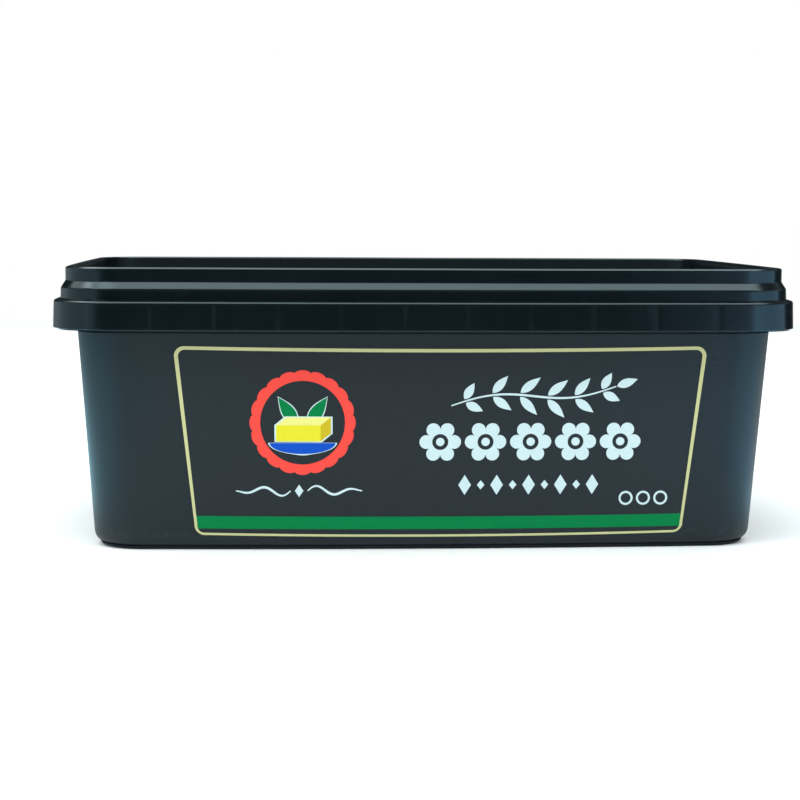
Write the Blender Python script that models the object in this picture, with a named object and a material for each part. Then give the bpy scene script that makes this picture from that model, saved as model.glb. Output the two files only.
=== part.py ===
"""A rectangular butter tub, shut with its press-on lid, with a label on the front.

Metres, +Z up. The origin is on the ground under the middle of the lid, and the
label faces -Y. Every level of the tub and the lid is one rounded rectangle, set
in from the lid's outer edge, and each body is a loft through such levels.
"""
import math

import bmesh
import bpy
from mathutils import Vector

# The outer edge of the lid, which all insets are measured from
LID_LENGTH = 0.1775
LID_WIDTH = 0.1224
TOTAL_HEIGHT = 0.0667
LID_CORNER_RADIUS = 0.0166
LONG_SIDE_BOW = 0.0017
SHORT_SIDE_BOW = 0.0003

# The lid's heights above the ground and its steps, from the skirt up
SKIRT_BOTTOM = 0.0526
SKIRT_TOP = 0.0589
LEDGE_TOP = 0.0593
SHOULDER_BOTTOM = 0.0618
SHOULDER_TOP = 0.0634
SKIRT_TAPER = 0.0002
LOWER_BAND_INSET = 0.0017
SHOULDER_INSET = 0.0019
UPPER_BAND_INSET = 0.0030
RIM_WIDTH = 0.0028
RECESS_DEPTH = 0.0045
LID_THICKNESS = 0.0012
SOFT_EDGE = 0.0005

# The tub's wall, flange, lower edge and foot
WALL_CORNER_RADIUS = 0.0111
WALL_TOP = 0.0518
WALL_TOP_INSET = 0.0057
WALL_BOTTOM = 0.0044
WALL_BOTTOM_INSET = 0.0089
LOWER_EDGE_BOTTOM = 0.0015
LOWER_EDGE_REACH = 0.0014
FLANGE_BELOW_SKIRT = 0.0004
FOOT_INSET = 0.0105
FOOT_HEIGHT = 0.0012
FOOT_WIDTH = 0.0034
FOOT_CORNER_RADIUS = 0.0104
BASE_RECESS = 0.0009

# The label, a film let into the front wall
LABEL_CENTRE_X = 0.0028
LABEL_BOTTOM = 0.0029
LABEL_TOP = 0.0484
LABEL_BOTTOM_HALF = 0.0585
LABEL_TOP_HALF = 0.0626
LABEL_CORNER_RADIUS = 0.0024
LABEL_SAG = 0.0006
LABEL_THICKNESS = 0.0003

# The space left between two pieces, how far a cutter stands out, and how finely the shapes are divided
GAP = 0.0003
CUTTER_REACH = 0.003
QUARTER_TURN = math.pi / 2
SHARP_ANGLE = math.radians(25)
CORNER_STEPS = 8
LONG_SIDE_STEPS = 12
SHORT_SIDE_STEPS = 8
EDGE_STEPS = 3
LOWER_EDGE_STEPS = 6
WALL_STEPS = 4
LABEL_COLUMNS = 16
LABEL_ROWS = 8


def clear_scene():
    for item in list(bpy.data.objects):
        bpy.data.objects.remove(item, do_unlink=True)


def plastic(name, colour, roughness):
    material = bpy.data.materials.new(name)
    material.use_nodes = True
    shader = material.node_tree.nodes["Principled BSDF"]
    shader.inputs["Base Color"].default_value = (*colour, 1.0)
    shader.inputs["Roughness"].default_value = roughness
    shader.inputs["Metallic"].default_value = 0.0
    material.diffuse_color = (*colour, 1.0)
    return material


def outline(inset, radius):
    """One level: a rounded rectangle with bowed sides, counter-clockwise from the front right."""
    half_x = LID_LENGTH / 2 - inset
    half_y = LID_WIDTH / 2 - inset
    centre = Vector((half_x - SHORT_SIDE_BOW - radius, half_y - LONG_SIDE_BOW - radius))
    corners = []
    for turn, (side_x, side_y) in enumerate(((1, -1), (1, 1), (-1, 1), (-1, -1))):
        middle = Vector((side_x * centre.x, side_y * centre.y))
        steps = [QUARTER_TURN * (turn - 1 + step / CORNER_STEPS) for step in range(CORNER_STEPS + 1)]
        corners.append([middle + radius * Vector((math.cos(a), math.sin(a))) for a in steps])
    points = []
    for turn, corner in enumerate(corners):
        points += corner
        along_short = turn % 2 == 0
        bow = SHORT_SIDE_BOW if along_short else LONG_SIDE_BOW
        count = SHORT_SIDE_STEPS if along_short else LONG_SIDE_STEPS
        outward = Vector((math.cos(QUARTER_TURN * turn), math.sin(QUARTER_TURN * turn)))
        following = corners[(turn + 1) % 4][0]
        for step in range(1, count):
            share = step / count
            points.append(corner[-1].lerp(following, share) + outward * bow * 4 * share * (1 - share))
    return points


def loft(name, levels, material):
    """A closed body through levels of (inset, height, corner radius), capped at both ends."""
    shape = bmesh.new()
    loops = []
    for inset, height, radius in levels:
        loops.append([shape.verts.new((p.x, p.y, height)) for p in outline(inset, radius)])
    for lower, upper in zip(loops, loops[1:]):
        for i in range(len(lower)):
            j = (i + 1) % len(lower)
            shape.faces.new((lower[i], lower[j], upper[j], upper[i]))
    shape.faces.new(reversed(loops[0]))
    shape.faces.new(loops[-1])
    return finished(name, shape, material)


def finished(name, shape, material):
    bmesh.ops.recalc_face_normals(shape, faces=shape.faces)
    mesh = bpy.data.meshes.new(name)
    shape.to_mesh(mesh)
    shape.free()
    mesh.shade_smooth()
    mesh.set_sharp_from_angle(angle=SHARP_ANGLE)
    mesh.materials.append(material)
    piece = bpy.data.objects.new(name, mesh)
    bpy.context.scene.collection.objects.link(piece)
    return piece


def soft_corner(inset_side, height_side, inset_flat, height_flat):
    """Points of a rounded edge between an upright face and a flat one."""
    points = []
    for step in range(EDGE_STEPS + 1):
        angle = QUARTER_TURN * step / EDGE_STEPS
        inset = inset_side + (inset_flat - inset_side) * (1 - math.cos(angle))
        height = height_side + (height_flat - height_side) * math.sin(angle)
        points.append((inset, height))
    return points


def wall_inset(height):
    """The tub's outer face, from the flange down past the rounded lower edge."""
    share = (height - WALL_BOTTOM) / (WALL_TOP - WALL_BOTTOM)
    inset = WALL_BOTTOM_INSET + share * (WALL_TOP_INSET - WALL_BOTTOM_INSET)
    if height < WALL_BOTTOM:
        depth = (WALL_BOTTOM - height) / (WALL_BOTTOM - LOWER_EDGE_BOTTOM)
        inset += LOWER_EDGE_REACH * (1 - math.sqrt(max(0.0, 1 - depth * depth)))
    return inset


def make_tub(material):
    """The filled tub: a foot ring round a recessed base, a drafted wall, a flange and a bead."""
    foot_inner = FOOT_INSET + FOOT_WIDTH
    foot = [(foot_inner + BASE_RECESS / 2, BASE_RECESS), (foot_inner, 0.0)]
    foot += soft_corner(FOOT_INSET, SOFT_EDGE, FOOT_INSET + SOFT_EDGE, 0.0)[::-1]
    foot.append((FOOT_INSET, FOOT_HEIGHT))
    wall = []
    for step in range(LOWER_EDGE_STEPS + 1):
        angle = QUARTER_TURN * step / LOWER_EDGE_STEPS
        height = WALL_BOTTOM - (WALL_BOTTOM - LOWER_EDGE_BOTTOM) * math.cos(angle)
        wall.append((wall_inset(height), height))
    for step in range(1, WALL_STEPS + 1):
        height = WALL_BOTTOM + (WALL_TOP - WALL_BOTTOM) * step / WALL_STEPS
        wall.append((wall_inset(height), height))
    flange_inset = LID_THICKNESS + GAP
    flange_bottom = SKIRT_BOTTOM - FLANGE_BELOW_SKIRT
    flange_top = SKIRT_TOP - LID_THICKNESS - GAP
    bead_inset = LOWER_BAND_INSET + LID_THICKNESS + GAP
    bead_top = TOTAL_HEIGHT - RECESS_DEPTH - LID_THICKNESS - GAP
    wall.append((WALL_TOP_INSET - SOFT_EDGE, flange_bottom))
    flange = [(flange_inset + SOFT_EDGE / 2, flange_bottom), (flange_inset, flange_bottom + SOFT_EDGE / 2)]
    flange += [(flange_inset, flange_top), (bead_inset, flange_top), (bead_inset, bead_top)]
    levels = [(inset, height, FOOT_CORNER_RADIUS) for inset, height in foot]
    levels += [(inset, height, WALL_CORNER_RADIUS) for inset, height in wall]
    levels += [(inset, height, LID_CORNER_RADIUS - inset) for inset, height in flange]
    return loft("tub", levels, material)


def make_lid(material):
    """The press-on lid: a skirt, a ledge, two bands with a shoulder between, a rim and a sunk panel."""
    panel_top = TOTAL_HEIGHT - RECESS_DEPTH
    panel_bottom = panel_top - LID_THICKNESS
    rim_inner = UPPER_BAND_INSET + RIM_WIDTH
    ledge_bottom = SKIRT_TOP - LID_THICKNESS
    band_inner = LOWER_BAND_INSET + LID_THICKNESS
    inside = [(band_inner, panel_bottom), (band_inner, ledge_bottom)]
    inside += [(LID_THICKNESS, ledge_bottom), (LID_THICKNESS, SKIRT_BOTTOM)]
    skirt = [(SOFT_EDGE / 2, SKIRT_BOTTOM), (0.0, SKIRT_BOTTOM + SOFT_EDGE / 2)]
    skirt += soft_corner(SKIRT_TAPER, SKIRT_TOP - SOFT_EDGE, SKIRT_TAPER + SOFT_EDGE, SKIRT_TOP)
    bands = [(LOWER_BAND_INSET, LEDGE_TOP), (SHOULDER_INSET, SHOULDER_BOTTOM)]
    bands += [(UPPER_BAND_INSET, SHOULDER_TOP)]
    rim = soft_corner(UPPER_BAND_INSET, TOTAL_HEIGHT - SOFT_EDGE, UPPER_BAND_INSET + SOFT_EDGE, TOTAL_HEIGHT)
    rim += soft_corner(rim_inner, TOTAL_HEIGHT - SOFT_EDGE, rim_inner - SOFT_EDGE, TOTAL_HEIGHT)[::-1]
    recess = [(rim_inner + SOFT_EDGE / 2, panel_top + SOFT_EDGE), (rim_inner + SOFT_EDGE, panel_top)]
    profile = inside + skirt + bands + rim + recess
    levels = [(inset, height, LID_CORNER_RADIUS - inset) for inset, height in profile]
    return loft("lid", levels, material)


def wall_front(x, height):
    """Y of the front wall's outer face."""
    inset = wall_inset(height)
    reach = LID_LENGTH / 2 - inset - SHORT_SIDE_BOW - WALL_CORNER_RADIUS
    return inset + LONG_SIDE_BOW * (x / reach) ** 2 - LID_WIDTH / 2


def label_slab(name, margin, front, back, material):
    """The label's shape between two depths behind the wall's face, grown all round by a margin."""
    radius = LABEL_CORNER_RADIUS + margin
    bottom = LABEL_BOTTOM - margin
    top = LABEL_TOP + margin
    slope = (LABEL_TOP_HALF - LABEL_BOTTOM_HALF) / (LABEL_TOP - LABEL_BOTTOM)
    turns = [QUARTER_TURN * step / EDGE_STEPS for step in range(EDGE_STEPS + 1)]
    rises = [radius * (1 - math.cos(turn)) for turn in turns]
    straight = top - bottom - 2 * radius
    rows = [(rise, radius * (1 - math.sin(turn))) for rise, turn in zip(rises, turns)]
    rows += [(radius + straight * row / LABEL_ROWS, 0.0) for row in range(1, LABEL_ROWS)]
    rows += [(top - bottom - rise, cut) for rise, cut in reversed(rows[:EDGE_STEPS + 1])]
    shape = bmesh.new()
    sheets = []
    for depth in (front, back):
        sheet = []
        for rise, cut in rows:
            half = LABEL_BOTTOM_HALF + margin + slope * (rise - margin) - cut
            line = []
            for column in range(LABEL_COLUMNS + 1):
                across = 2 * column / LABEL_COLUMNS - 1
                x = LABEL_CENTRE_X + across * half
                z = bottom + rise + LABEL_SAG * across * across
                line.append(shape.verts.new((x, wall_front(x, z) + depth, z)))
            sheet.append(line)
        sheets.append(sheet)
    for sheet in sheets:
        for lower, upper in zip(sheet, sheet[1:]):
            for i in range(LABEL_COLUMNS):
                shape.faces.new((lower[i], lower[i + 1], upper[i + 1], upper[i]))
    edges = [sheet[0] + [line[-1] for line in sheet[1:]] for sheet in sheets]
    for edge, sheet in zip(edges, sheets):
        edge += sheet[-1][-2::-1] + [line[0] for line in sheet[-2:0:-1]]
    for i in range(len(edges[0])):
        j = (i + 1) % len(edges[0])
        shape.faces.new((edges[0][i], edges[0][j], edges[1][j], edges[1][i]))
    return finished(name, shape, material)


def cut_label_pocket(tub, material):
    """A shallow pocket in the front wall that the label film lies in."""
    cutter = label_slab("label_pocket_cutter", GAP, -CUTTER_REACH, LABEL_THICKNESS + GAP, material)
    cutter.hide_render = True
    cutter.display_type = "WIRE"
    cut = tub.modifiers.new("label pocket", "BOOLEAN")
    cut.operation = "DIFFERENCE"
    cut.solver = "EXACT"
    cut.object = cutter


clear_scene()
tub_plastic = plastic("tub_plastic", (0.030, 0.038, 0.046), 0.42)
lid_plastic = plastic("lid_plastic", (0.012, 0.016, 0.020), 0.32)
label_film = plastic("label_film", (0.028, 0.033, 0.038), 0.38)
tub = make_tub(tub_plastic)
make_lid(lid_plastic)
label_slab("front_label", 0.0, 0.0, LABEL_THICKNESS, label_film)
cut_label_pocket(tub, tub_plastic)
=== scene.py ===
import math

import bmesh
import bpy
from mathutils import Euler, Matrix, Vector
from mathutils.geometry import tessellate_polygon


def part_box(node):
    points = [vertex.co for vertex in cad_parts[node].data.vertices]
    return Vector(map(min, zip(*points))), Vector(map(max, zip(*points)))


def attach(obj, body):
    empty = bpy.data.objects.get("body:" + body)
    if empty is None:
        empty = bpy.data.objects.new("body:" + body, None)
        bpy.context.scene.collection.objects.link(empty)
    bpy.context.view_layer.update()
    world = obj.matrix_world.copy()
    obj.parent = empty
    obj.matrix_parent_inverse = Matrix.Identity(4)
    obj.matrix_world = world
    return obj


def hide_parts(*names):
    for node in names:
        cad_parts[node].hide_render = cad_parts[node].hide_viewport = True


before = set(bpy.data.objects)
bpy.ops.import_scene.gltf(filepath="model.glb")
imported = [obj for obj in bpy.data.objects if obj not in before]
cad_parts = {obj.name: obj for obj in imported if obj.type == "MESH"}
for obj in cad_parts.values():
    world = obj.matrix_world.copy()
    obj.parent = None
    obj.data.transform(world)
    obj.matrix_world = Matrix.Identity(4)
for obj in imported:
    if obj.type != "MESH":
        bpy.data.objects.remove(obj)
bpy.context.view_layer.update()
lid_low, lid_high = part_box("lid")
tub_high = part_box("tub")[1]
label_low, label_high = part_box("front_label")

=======

Your instructions:
Write down exactly the span of lines above from the one containing "0.038, 0.046), 0.42)" to the one containing "from mathutils.geometry import", both ends included.

Response below:
tub_plastic = plastic("tub_plastic", (0.030, 0.038, 0.046), 0.42)
lid_plastic = plastic("lid_plastic", (0.012, 0.016, 0.020), 0.32)
label_film = plastic("label_film", (0.028, 0.033, 0.038), 0.38)
tub = make_tub(tub_plastic)
make_lid(lid_plastic)
label_slab("front_label", 0.0, 0.0, LABEL_THICKNESS, label_film)
cut_label_pocket(tub, tub_plastic)
=== scene.py ===
import math

import bmesh
import bpy
from mathutils import Euler, Matrix, Vector
from mathutils.geometry import tessellate_polygon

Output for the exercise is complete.